Product of the Week: The iPad That Doesn’t Suck

Product of the Week

I was at the Intel event where it launched its new high performance Atom processor for smartphones last week and, ironically, a number of my peers were using iPads instead of notebooks. It actually is one of my laptop trends for 2010.

By the way, avoid the dock and go with the wireless keyboard. The folks doing this say it is vastly better with the iPad in landscape then portrait (even though the iPad jacket that makes this work is of surprisingly poor quality — you may want to use one of these instead).

1 Comment

  • Mr. Enderle,

    I’m sure you’re a very nice guy…and I LOVE TechNewsWorld, (so much that I go through extraordinary pains to read the articles on a tiny phone screen, for which their CSS is NOT optimized).

    But, I have to tell you…SOMEONE has to tell you…I don’t know how you got your job as a tech reviewer because clearly you haven’t any real idea what you’re talking about.

    You state your credentials as a competitive analyst, I hope that’s not your day job.

    While you are correct about Apple having a number of weaknesses, perhaps it was simply an over-sight not to mention that they are the same crappy, non-innovative, company that they’ve always been.

    Apple doesn’t engineer products, it Un-engineers products.

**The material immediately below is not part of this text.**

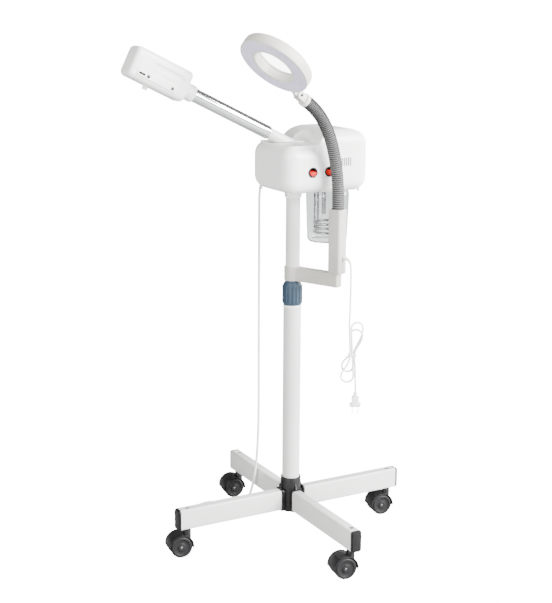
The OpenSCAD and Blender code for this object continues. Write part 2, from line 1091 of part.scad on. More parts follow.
mains_route = [
    [-17, 96, 822], [-17, 108, 819], [-17, 119, 806], [-17, 126, 780], [-17, 127, 740],
    [-17, 127, 640], [-17, 127, 520], [-17, 127, 400], [-17, 127, 290], [-18, 128, 200],
    [-22, 132, 120], [-31, 138, 60], [-47, 144, 24], [-70, 148.5, 7], [-97, 150, 3.2]
];
coil_at = [-120, 180];
coil_r = 30;
plug_at = [-58, 188, 0];

module steam_cord() {
    color("white")
    swept_tube(smooth_route(mains_route, 5), mains_cord, 10);
}

module steam_coil() {
    color("white")
    translate([coil_at[0], coil_at[1], mains_cord / 2 + 0.1])
        for (z = [0, 1, 2])
            translate([0, 0, z * mains_cord * 0.96])
                rotate_extrude()
                    translate([coil_r, 0])
                        circle(r = mains_cord / 2, $fn = 16);
}

module steam_plug() {
    color("white")
    translate(plug_at) {
        translate([0, -10, 0.2])
            cube([26, 20, 15]);
        translate([-14, -5, 3])
            cube([14.2, 10, 9]);
    }
}

module steam_prongs() {
    color("silver")
    translate(plug_at)
        for (y = [-6.35, 6.35])
            translate([26.05, y - 0.75, 4.5])
                cube([17, 1.5, 6.4]);
}

// the hank hangs in a plane turned to this direction
hank_turn = -29.5;
drop_at = [156 * cos(bracket_angle), 156 * sin(bracket_angle), 0];

module at_hank() {
    translate(drop_at)
        rotate([0, 0, hank_turn])
            children();
}

function in_hank(p) = [
    drop_at[0] + p[0] * cos(hank_turn) - p[1] * sin(hank_turn),
    drop_at[1] + p[0] * sin(hank_turn) + p[1] * cos(hank_turn),
    p[2]
];

function on_arm(x, z) = [x * cos(bracket_angle), x * sin(bracket_angle), z];

lamp_route = [
    on_arm(post_distance + 17, 669), on_arm(143, 668.6), on_arm(150, 665),
    on_arm(154.6, 656), on_arm(156, 642), on_arm(156.4, 610), on_arm(156, 570),
    in_hank([0.6, 0, 545]), in_hank([1.4, 0, 533])
];
tail_route = [
    in_hank([10, 0, 402]), in_hank([12.6, 0, 393]), in_hank([14.2, 0, 384]),
    in_hank([14.8, 0, 372.2])
];

module lamp_cord() {
    color("white") {
        swept_tube(smooth_route(lamp_route, 4), lamp_cord, 8);
        swept_tube(smooth_route(tail_route, 3), lamp_cord, 8);
    }
}

module hank_loop(x, low, high, wide, turn) {
    translate([x, low, 0])
        rotate(turn)
            difference() {
                union() {
                    translate([0, wide])
                        circle(r = wide);
                    translate([0, high - low - wide])
                        circle(r = wide);
                    translate([-wide, wide])
                        square([2 * wide, high - low - 2 * wide]);
                }
                translate([0, wide])
                    circle(r = wide - lamp_cord);
                translate([0, high - low - wide])
                    circle(r = wide - lamp_cord);
                translate([lamp_cord - wide, wide])
                    square([2 * wide - 2 * lamp_cord, high - low - 2 * wide]);
            }
}

module lamp_hank() {
    color("white")
    at_hank()
        rotate([90, 0, 0]) {
            translate([0, 0, -lamp_cord / 2])
                linear_extrude(height = lamp_cord) {
                    hank_loop(4, 453, 534, 12, -14);
                    hank_loop(8, 455, 525, 8, 167);
                }
            translate([-1, 450, -lamp_cord / 2 - 1.5])
                linear_extrude(height = lamp_cord + 3)
                    square([15, 9]);
        }
}

module lamp_plug() {
    color("white")
    at_hank()
        translate([14.8, 0, 0]) {
            translate([-8, -5.5, 344])
                cube([16, 11, 17]);
            translate([-12, -7.5, 338])
                cube([24, 15, 6.1]);
            translate([0, 0, 360.9])
                cylinder(r1 = 5, r2 = 3, h = 11);
        }
}

module lamp_prongs() {
    color("silver")
    at_hank()
        translate([14.8, 0, 0])
            for (x = [-6.35, 6.35])
                translate([x - 0.75, -3.2, 321])
                    cube([1.5, 6.4, 16.95]);
}

hub();
leg_right();
leg_back();
leg_left();
leg_front();
leg_caps();
base_screws();
lower_column();
column_collar();
collet();
clamp_nut();
caster_right_hood();
caster_right_pins();
caster_right_wheels();
caster_back_hood();
caster_back_pins();
caster_back_wheels();
caster_left_hood();
caster_left_pins();
caster_left_wheels();
caster_front_hood();
caster_front_pins();
caster_front_wheels();
upper_column();
column_socket();
housing_base();
housing_shell();
housing_screws();
switch_bezels();
rocker_left();
rocker_right();
control_board();
steam_duct();
heater();
jar();
jar_collar();
cord_gland();
arm_turret();
arm_tube();
nozzle_body();
nozzle_cap();
nozzle_lever();
nozzle_screws();
lamp_bracket();
lamp_post();
gooseneck();
lamp_neck();
neck_screw();
ring_shell();
ring_diffuser();
led_board();
ring_lens();
steam_cord();
steam_coil();
steam_plug();
steam_prongs();
lamp_cord();
lamp_hank();
lamp_plug();
lamp_prongs();
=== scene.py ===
import bpy
import json
import math
from mathutils import Matrix, Vector

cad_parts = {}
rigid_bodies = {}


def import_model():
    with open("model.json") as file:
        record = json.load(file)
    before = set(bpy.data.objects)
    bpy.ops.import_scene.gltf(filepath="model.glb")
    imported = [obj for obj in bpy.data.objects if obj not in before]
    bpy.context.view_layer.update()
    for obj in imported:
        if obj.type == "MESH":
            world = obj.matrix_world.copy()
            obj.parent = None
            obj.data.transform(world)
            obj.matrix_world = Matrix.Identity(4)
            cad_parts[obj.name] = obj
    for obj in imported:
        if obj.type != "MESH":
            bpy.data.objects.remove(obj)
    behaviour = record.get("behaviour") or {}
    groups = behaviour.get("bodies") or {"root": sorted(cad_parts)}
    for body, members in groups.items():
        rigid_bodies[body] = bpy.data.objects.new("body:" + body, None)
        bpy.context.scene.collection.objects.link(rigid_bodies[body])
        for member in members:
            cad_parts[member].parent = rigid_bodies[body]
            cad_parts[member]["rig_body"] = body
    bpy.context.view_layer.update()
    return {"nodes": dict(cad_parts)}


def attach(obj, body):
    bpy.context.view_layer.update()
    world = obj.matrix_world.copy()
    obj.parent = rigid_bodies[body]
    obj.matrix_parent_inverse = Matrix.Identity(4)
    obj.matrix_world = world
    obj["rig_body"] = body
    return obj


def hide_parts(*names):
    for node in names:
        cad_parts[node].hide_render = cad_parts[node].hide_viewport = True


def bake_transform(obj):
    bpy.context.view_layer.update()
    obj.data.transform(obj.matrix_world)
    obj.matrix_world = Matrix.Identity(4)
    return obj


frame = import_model()
nodes = frame["nodes"]
mm = 0.001  # sizes below are in mm, the scene is in metres
print("frame loaded:", len(nodes), "CAD nodes")


def hexColour(code, alpha=1.0):
    channels = [int(code[i:i + 2], 16) / 255 for i in (1, 3, 5)]
    return [c / 12.92 if c <= 0.04045 else ((c + 0.055) / 1.055) ** 2.4 for c in channels] + [alpha]


def grey(value):
    return (value, value, value, 1)


def addNode(tree, kind, settings=None, links=None, feeds=None):
    # links: input to (node, its output), feeds: output to (node, its input), stops: the two ends of a ramp
    node = tree.nodes.new(kind)
    for key, value in (settings or {}).items():
        if key == "stops":
            for element, (position, colour) in zip(node.color_ramp.elements, value):
                element.position, element.color = position, colour
        elif isinstance(key, str) and hasattr(node, key):
            setattr(node, key, value)
        else:
            node.inputs[key].default_value = value
    for key, (source, output) in (links or {}).items():
        tree.links.new(source.outputs[output], node.inputs[key])
    for key, (target, entry) in (feeds or {}).items():
        tree.links.new(node.outputs[key], target.inputs[entry])
    return node


def newMaterial(name, **shaderSettings):
    material = bpy.data.materials.new(name)
    material.use_nodes = True
    tree = material.node_tree
    shader = tree.nodes["Principled BSDF"]
    for key, value in shaderSettings.items():
        shader.inputs[key.replace("_", " ")].default_value = value
    place = addNode(tree, "ShaderNodeTexCoord")
    return material, tree, shader, place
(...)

By simply taking whatever is currently accepted engineering best-practice or opperation and "doing it differently" usually at the expense of good engineering and ergonomics.

    Their latest "great idea" being to smear the users skin oils all over the screen they’re trying to read and at the same time remove any tactile feedback.

    It then takes it’s disgusting creation and sells insecure people an identity other than their own pitiful selves.

    So than, WHERE is your strategy for combat against this in your article?

    You have lost site that the reason Apple sells is because Apple provides it’s customers a new identity and not a better mouse-trap.

    Don’t fret, you’re safe, even Bill Gates doesn’t "get it".